(Dataset records)
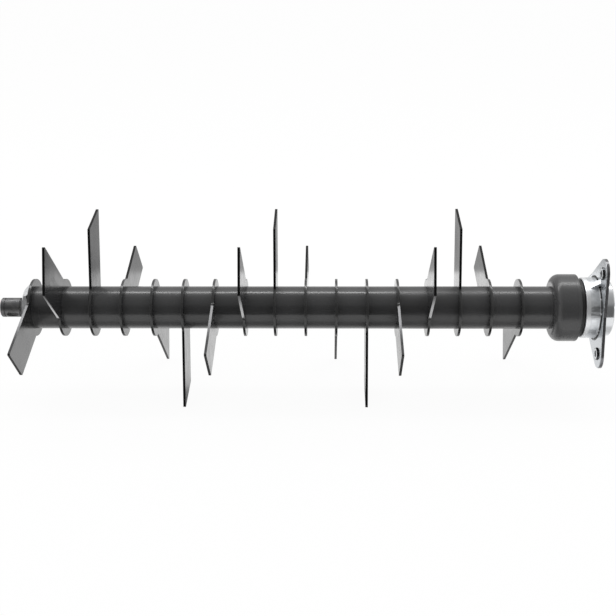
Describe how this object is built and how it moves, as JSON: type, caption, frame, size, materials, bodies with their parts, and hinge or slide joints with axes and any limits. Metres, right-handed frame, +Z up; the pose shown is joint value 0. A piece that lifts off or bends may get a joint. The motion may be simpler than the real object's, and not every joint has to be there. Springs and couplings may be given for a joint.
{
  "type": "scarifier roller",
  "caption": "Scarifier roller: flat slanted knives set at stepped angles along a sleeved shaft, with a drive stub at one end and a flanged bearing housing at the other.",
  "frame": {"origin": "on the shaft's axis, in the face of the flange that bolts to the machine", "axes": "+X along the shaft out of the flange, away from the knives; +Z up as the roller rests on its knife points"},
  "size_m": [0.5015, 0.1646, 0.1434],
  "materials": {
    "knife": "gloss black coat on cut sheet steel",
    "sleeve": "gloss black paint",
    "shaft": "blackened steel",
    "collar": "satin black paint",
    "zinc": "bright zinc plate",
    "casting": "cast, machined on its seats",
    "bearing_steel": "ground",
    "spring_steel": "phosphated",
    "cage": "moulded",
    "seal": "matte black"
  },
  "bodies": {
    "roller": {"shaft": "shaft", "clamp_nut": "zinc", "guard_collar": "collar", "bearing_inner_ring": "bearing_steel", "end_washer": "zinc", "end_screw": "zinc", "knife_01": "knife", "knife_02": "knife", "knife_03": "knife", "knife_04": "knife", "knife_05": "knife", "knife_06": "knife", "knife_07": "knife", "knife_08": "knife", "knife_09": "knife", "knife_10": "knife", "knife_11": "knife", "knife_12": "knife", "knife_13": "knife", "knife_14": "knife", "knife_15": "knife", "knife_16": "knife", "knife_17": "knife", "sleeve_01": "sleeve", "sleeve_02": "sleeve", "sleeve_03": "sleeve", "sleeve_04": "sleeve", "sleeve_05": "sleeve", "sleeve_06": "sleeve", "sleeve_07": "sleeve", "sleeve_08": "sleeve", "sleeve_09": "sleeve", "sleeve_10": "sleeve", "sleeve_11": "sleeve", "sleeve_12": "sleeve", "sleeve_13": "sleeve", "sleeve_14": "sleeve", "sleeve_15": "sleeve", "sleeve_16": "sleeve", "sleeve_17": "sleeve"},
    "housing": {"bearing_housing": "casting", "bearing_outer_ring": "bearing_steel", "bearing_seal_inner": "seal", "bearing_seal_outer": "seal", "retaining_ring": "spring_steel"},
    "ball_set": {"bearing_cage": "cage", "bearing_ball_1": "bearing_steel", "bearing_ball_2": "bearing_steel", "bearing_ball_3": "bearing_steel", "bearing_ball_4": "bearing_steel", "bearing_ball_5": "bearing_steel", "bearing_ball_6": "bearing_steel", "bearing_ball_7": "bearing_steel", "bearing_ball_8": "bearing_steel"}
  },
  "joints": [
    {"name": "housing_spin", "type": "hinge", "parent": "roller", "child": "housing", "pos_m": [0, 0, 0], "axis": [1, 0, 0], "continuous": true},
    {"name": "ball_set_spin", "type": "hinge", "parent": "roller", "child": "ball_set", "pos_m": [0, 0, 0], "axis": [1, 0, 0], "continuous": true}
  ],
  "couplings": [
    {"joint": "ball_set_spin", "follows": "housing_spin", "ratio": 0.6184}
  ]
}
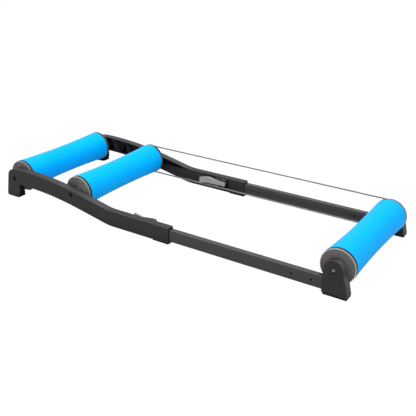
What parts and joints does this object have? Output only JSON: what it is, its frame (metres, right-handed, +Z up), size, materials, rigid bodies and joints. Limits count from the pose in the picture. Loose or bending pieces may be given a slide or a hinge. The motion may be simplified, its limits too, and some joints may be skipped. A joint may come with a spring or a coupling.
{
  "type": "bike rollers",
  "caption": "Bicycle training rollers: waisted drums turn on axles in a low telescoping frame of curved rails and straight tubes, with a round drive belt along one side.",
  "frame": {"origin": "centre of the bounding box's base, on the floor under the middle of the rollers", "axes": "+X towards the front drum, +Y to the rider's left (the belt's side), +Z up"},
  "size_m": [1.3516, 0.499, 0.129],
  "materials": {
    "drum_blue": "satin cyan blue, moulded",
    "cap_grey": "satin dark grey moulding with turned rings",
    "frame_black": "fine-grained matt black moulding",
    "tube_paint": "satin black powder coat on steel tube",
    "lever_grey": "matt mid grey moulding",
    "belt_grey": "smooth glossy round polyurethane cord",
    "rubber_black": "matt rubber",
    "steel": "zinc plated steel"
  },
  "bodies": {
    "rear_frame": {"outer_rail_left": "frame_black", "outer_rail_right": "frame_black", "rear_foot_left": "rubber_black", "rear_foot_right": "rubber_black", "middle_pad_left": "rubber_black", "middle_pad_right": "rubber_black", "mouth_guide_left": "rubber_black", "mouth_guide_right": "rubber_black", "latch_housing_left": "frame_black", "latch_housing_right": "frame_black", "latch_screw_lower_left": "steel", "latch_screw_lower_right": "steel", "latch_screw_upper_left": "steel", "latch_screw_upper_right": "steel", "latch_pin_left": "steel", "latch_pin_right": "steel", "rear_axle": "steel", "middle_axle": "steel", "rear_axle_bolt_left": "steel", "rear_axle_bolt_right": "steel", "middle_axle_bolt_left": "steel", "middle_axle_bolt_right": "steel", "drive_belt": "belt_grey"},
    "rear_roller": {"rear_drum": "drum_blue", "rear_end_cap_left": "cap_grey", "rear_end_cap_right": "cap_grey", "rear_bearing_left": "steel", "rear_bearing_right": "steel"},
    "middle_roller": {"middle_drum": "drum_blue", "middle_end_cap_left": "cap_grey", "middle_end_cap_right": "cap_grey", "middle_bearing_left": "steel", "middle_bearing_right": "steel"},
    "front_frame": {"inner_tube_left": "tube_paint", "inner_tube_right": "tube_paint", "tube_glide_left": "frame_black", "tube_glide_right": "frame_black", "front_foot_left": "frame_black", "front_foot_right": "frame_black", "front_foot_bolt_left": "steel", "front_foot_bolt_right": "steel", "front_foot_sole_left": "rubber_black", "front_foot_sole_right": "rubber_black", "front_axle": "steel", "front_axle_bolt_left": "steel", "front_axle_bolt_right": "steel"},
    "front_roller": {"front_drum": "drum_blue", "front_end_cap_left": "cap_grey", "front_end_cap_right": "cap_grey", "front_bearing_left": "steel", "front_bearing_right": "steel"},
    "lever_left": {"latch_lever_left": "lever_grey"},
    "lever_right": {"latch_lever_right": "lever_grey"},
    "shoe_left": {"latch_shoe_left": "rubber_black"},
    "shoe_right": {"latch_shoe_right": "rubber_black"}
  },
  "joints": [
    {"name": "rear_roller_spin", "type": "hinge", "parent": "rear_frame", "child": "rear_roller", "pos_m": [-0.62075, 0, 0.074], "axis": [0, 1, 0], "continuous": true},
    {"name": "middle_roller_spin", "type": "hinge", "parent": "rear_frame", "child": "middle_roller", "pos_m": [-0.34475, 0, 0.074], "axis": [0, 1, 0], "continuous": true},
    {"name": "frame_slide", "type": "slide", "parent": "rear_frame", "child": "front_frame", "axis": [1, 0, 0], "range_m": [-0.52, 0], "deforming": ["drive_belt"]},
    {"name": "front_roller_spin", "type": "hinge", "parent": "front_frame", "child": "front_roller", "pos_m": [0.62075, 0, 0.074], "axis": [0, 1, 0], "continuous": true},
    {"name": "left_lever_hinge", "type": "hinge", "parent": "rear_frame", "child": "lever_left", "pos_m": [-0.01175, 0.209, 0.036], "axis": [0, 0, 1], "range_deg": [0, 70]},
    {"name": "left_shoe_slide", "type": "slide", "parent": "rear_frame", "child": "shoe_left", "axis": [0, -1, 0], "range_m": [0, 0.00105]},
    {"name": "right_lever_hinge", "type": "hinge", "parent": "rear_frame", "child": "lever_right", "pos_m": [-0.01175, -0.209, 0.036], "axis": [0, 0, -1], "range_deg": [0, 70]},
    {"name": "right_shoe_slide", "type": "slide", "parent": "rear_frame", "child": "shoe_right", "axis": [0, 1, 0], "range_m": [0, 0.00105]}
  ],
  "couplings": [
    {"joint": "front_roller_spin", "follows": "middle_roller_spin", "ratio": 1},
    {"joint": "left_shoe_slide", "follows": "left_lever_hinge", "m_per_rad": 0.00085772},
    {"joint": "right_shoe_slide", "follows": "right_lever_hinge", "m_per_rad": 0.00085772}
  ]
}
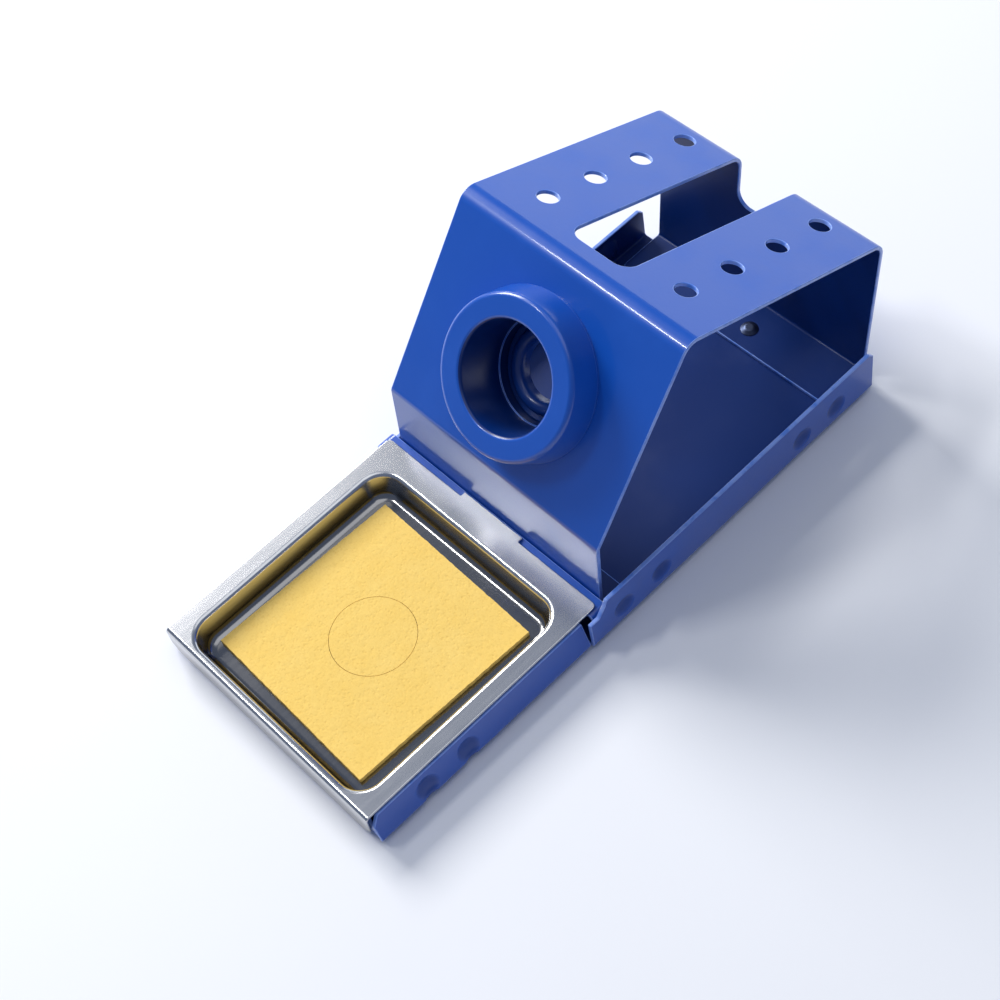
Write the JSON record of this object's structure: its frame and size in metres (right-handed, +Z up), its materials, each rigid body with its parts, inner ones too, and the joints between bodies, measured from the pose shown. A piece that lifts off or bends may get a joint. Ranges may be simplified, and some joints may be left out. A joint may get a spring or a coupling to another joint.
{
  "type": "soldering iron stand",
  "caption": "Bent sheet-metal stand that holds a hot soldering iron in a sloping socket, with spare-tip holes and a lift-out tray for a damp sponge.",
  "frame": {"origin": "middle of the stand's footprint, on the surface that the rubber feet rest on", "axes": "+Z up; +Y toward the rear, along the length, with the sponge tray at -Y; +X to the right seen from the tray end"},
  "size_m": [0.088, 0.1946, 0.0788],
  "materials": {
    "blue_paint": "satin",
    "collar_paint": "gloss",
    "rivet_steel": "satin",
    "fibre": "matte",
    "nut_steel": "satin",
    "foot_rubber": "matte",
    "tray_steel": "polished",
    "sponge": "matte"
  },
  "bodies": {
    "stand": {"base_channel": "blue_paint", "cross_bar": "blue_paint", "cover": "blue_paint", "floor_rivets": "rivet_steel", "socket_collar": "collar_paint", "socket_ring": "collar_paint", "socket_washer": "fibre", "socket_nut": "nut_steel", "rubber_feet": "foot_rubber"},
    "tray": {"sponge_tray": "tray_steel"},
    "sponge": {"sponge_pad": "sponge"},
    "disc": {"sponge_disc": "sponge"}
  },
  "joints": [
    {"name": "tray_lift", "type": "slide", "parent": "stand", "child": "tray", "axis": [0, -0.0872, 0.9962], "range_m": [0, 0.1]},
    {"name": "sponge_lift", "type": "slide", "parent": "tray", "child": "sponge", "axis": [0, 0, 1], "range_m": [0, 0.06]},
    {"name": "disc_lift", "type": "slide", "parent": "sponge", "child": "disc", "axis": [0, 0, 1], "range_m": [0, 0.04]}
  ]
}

• **WHAT YOU NEED TO DO**:
Using the listing above, show every line that includes the string "lifts".

• **COMPLETE OUTPUT**:
Describe how this object is built and how it moves, as JSON: type, caption, frame, size, materials, bodies with their parts, and hinge or slide joints with axes and any limits. Metres, right-handed frame, +Z up; the pose shown is joint value 0. A piece that lifts off or bends may get a joint. The motion may be simpler than the real object's, and not every joint has to be there. Springs and couplings may be given for a joint.
Write the JSON record of this object's structure: its frame and size in metres (right-handed, +Z up), its materials, each rigid body with its parts, inner ones too, and the joints between bodies, measured from the pose shown. A piece that lifts off or bends may get a joint. Ranges may be simplified, and some joints may be left out. A joint may get a spring or a coupling to another joint.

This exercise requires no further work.